What stands out here is how uncommon sustained recovery is. Many businesses can generate a spike in interest or revenue, but far fewer can maintain it. Why does this happen? Well, the difference often comes down to focus and alignment. Successful recoveries tend to concentrate on one clear growth engine and build operations around it, rather than trying to improve everything at once.
If you want your business to make a comeback, you need to strengthen three core areas. These include your margins, customer retention, and ensuring that growth does not come at the cost of stability. Without these three, any progress you make cannot result in long-term recovery.
Frequently Asked Questions
1. Can a business recover without additional funding or investment?
Yes, but it depends on whether the core business is still viable. Many recoveries come from tightening operations, improving margins, and fixing positioning rather than injecting cash. If the fundamentals are broken, though, lack of funding can limit how far a turnaround can realistically go.

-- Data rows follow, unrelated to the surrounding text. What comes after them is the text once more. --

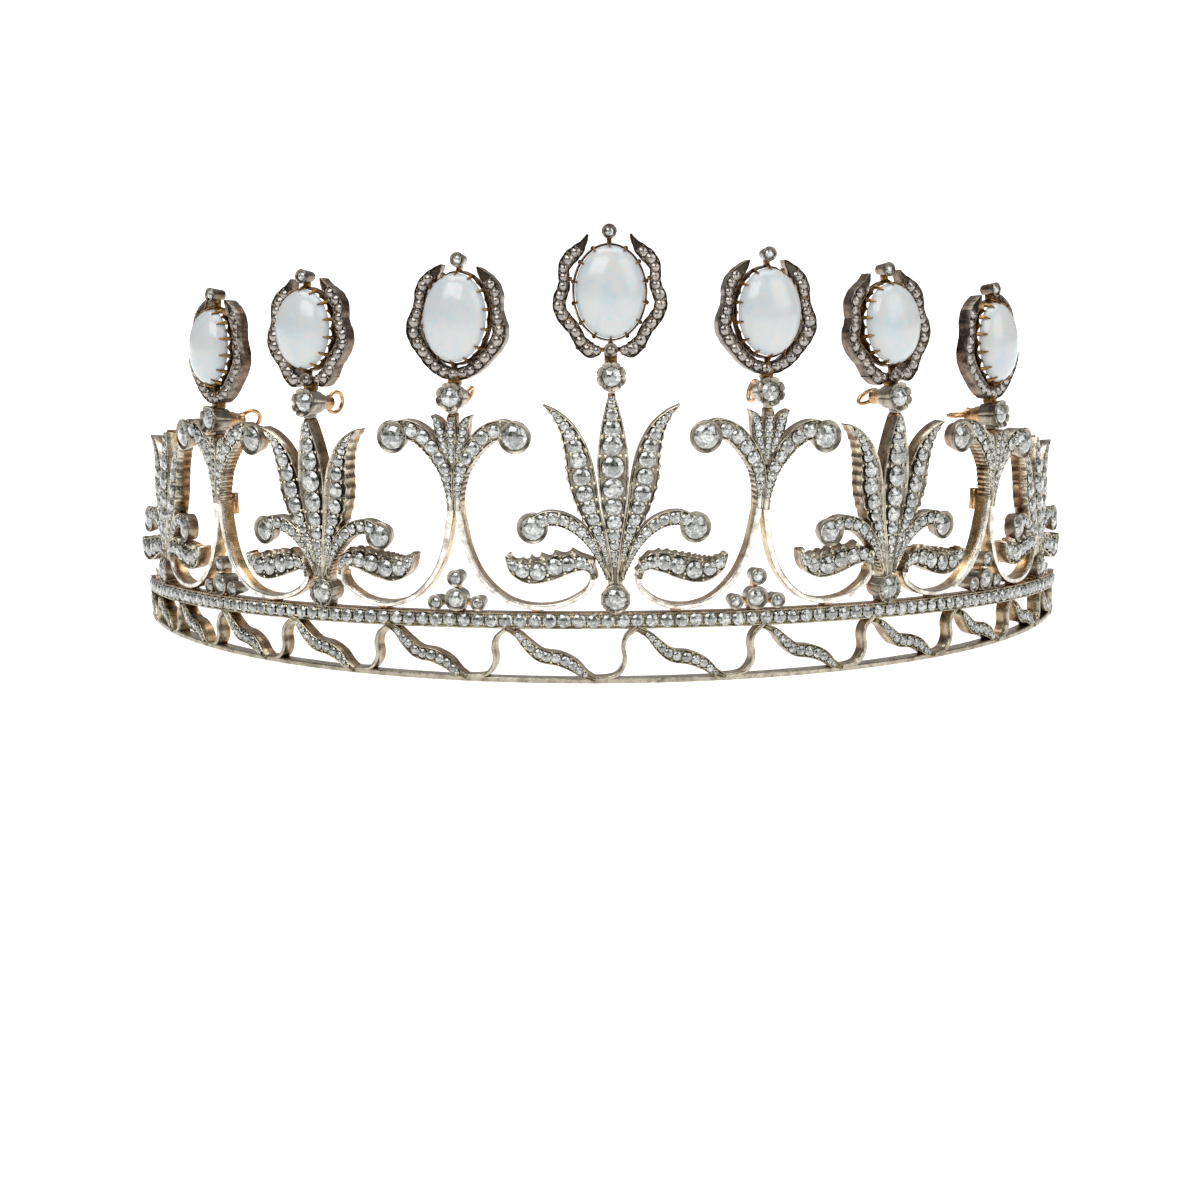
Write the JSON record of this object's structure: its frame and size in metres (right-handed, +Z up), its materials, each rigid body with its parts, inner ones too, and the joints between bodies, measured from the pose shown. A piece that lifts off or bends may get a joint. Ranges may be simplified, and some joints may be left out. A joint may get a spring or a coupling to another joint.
{
  "type": "opal tiara",
  "caption": "Open tiara with a pierced scrolling gallery, leaf palmettes and scrolls, and opal cabochons in garland frames screwed on above it.",
  "frame": {"origin": "on the surface the tiara stands on, under the middle of the lower rail at the front", "axes": "+X to the right in the picture, -Y forward, +Z up"},
  "size_m": [0.1481, 0.0626, 0.0645],
  "materials": {
    "silver": "old silver, lightly tarnished",
    "dark_silver": "oxidised silver",
    "gold": "satin gold",
    "opal": "polished milky opal",
    "diamond": "cut diamond"
  },
  "bodies": {
    "root": {"gallery": "silver", "palmette_1": "silver", "palmette_2": "silver", "palmette_3": "silver", "palmette_4": "silver", "palmette_5": "silver", "scroll_pair_1": "silver", "scroll_pair_2": "silver", "scroll_pair_3": "silver", "scroll_pair_4": "silver", "trefoil_1": "silver", "trefoil_2": "silver", "trefoil_3": "silver", "trefoil_4": "silver", "opal_mount_1": "dark_silver", "opal_mount_2": "dark_silver", "opal_mount_3": "dark_silver", "opal_mount_4": "dark_silver", "opal_mount_5": "dark_silver", "opal_mount_6": "dark_silver", "opal_mount_7": "dark_silver", "opal_1": "opal", "opal_2": "opal", "opal_3": "opal", "opal_4": "opal", "opal_5": "opal", "opal_6": "opal", "opal_7": "opal", "collet_stone_1": "diamond", "collet_stone_2": "diamond", "collet_stone_3": "diamond", "collet_stone_4": "diamond", "collet_stone_5": "diamond", "collet_stone_6": "diamond", "collet_stone_7": "diamond", "base_stone_1": "diamond", "base_stone_2": "diamond", "base_stone_3": "diamond", "base_stone_4": "diamond", "base_stone_5": "diamond", "rail_stones": "diamond", "palmette_stones": "diamond", "scroll_stones": "diamond", "trefoil_stones": "diamond", "head_stones": "diamond", "thumbscrew_1": "gold", "thumbscrew_2": "gold", "thumbscrew_3": "gold", "thumbscrew_4": "gold", "thumbscrew_5": "gold", "thumbscrew_6": "gold", "thumbscrew_7": "gold"}
  },
  "joints": []
}
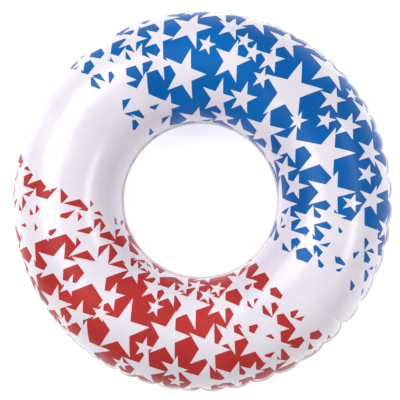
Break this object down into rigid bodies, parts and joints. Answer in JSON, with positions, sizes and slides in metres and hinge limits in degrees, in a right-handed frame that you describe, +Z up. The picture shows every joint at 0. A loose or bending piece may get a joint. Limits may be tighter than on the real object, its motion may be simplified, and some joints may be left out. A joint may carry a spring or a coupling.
{
  "type": "inflatable swim ring",
  "caption": "Round inflatable swim ring of printed vinyl film with a welded rim, a wide central hole and a push-in mouth valve.",
  "frame": {"origin": "centre of the hole, on the surface that the ring lies on", "axes": "+Z up along the ring's axis, +Y towards the side that carries the valve, +X to its right"},
  "size_m": [0.7059, 0.706, 0.1975],
  "materials": {
    "printed_film": "glossy soft vinyl, printed with white stars in blue and in red",
    "welded_film": "glossy soft vinyl, fused",
    "valve_vinyl": "soft moulded vinyl, semi-gloss",
    "clear_vinyl": "clear soft vinyl"
  },
  "bodies": {
    "ring": {"front_film": "printed_film", "back_film": "printed_film", "outer_seam": "welded_film", "inner_seam": "welded_film", "valve_base": "valve_vinyl", "valve_diaphragm": "valve_vinyl"},
    "mouthpiece": {"valve_stem": "valve_vinyl", "check_valve_seat": "valve_vinyl"},
    "flap": {"check_valve_flap": "clear_vinyl"},
    "stopper": {"stopper_plug": "valve_vinyl", "stopper_strap": "valve_vinyl"}
  },
  "joints": [
    {"name": "stem_sink", "type": "slide", "parent": "ring", "child": "mouthpiece", "axis": [0, 0.7071, 0.7071], "range_m": [0, 0.013], "deforming": ["valve_diaphragm"]},
    {"name": "stopper_swing", "type": "hinge", "parent": "mouthpiece", "child": "stopper", "pos_m": [0, 0.15643, 0.02366], "axis": [-1, 0, 0], "range_deg": [0, 150]},
    {"name": "flap_open", "type": "hinge", "parent": "mouthpiece", "child": "flap", "pos_m": [0, 0.17811, 0.02667], "axis": [-1, 0, 0], "range_deg": [0, 35], "stiffness_Nm_per_rad": 0.00002}
  ]
}
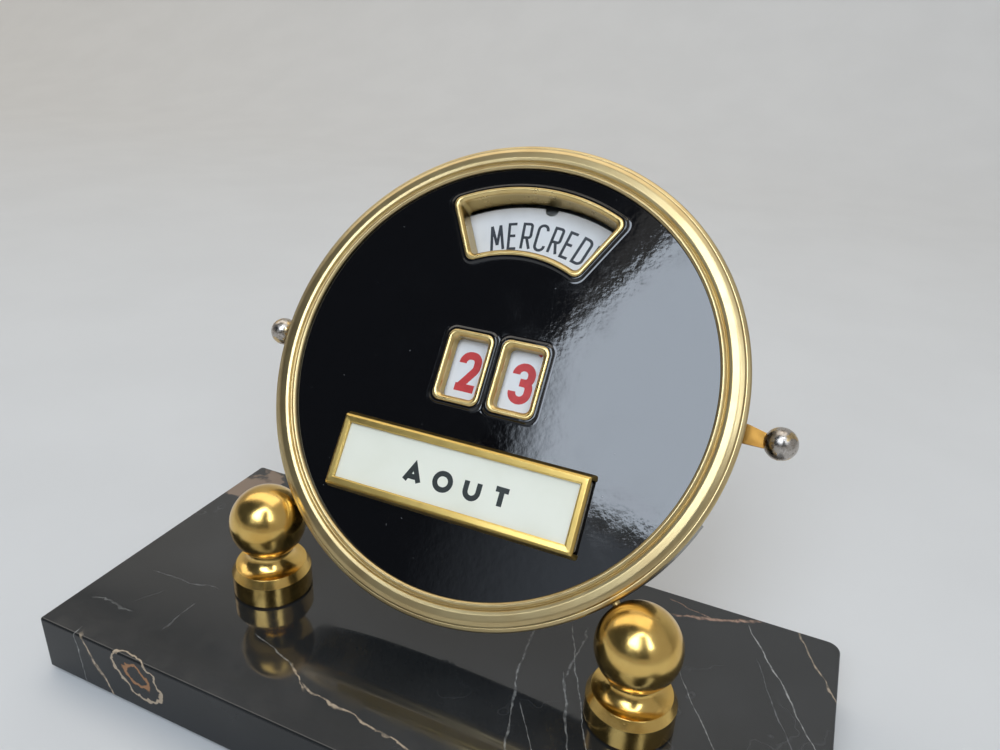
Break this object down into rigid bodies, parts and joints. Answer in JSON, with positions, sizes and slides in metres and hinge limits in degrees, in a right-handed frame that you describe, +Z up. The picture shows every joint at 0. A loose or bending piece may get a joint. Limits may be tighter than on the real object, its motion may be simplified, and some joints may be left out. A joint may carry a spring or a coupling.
{
  "type": "desk calendar",
  "caption": "Desk calendar: a round dial leans back between two brass balls on a dark marble slab; side levers turn its number and weekday discs, and month cards slide.",
  "frame": {"origin": "middle of the felt pad's underside, where the calendar rests", "axes": "+X to the viewer's right along the slab, +Y to the back, +Z up; the dial faces -Y and up"},
  "size_m": [0.15, 0.0882, 0.1047],
  "materials": {
    "marble": "polished black stone with cream and white veins",
    "felt": "dark green felt",
    "polished_brass": "polished and lacquered",
    "bezel_brass": "satin, spun",
    "case_sheet": "nickelled sheet, worn",
    "black_lacquer": "gloss stove lacquer",
    "window_brass": "satin",
    "frame_brass": "satin",
    "card": "printed card, satin",
    "disc_paint": "white paint with printed lettering",
    "movement_brass": "plain stamped brass",
    "lever_brass": "plain stamped brass, tarnished",
    "worn_nickel": "nickel plate worn to the brass in places",
    "plate_steel": "zinc-plated sheet",
    "screw_steel": "turned steel",
    "spring_steel": "spring steel"
  },
  "bodies": {
    "stand_and_head": {"marble_base": "marble", "felt_pad": "felt", "left_pedestal": "polished_brass", "right_pedestal": "polished_brass", "left_ball": "polished_brass", "right_ball": "polished_brass", "bezel": "bezel_brass", "rear_case": "case_sheet", "face_plate": "black_lacquer", "weekday_window_frame": "window_brass", "tens_window_frame": "window_brass", "units_window_frame": "window_brass", "month_frame": "frame_brass", "bridge_plate": "plate_steel", "mechanism_plate": "plate_steel", "left_base_screw": "screw_steel", "right_base_screw": "screw_steel", "left_case_screw": "screw_steel", "right_case_screw": "screw_steel", "back_screw_1": "screw_steel", "back_screw_2": "screw_steel", "back_screw_3": "screw_steel", "front_pillar_1": "screw_steel", "front_pillar_2": "screw_steel", "front_pillar_3": "screw_steel", "spacer_1": "screw_steel", "spacer_2": "screw_steel", "spacer_3": "screw_steel", "centre_arbor": "screw_steel", "left_disc_arbor": "screw_steel", "right_disc_arbor": "screw_steel", "left_lever_stud": "screw_steel", "right_lever_stud": "screw_steel", "weekday_jumper": "spring_steel", "tens_jumper": "spring_steel", "units_jumper": "spring_steel", "left_lever_spring": "spring_steel", "right_lever_spring": "spring_steel"},
    "right_lever": {"right_lever": "lever_brass", "right_lever_ball": "worn_nickel", "units_pawl": "spring_steel"},
    "left_lever": {"left_lever": "lever_brass", "left_lever_ball": "worn_nickel", "tens_pawl": "spring_steel"},
    "units_disc": {"units_disc": "disc_paint", "units_ratchet": "movement_brass"},
    "tens_disc": {"tens_disc": "disc_paint", "tens_ratchet": "movement_brass"},
    "weekday_driver": {"weekday_driver": "movement_brass", "weekday_pawl": "spring_steel"},
    "weekday_disc": {"weekday_disc": "disc_paint", "weekday_ratchet": "movement_brass"},
    "month_card_1": {"month_card_1": "card"},
    "month_card_2": {"month_card_2": "card"},
    "month_card_3": {"month_card_3": "card"},
    "month_card_4": {"month_card_4": "card"},
    "month_card_5": {"month_card_5": "card"},
    "month_card_6": {"month_card_6": "card"}
  },
  "joints": [
    {"name": "right_lever", "type": "hinge", "parent": "stand_and_head", "child": "right_lever", "pos_m": [0.024, 0.02415, 0.06047], "axis": [0, 0.8171, -0.5764], "range_deg": [0, 36], "stiffness_Nm_per_rad": 0.006, "springref_deg": -20.05, "deforming": ["right_lever_spring", "units_pawl", "units_jumper"]},
    {"name": "left_lever", "type": "hinge", "parent": "stand_and_head", "child": "left_lever", "pos_m": [-0.024, 0.02415, 0.06047], "axis": [0, -0.8171, 0.5764], "range_deg": [0, 36], "stiffness_Nm_per_rad": 0.006, "springref_deg": -20.05, "deforming": ["left_lever_spring", "tens_pawl", "tens_jumper"]},
    {"name": "units_disc", "type": "hinge", "parent": "right_lever", "child": "units_disc", "pos_m": [0.024, 0.02064, 0.06295], "axis": [0, 0.8171, -0.5764], "continuous": true},
    {"name": "tens_disc", "type": "hinge", "parent": "left_lever", "child": "tens_disc", "pos_m": [-0.024, 0.02064, 0.06295], "axis": [0, -0.8171, 0.5764], "continuous": true},
    {"name": "weekday_driver", "type": "hinge", "parent": "stand_and_head", "child": "weekday_driver", "pos_m": [0, 0.0235, 0.06093], "axis": [0, -0.8171, 0.5764], "range_deg": [0, 51.43], "deforming": ["weekday_pawl", "weekday_jumper"]},
    {"name": "weekday_disc", "type": "hinge", "parent": "weekday_driver", "child": "weekday_disc", "pos_m": [0, 0.02276, 0.06145], "axis": [0, -0.8171, 0.5764], "continuous": true},
    {"name": "month_card_1_slide", "type": "slide", "parent": "stand_and_head", "child": "month_card_1", "axis": [1, 0, 0], "range_m": [0, 0.056]},
    {"name": "month_card_2_slide", "type": "slide", "parent": "stand_and_head", "child": "month_card_2", "axis": [1, 0, 0], "range_m": [0, 0.056]},
    {"name": "month_card_3_slide", "type": "slide", "parent": "stand_and_head", "child": "month_card_3", "axis": [1, 0, 0], "range_m": [0, 0.0068]},
    {"name": "month_card_4_slide", "type": "slide", "parent": "stand_and_head", "child": "month_card_4", "axis": [1, 0, 0], "range_m": [0, 0.0068]},
    {"name": "month_card_5_slide", "type": "slide", "parent": "stand_and_head", "child": "month_card_5", "axis": [1, 0, 0], "range_m": [0, 0.0068]},
    {"name": "month_card_6_slide", "type": "slide", "parent": "stand_and_head", "child": "month_card_6", "axis": [1, 0, 0], "range_m": [0, 0.0068]}
  ],
  "couplings": [
    {"joint": "weekday_driver", "follows": "right_lever", "ratio": 1.4286}
  ]
}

2. Is it better to rebrand or rebuild the existing brand identity?
It depends on what caused the decline. If the issue is perception or outdated messaging, rebuilding the existing identity is often enough. Similarly, if the brand carries negative associations or feels irrelevant, a rebrand can help reset how people see and engage with the business.
3. Can cutting costs too aggressively hurt a business recovery?
Yes, especially if it affects customer experience or product quality. Cutting costs can improve short-term survival, but overdoing it can make the business less competitive. Remember, your goal is to remove inefficiencies while protecting the parts of the business that actually drive revenue and loyalty.
Long story short, revitalizing a dying business is rarely about doing more. It involves making better decisions about what to continue, what to remove, and what to rebuild. Each stage of recovery requires a different kind of clarity. You start with determining viability, then how the business is perceived, and finally ensuring that any growth can last.
The reality is that you may need to approach this process with a level of honesty that can be uncomfortable at first. You might need to acknowledge where your model is weak, where customers have lost interest, and where effort has been misdirected. That can be painful for some leaders. However, if you can see the root cause of problems, recovery does become straightforward, even if it’s not easy.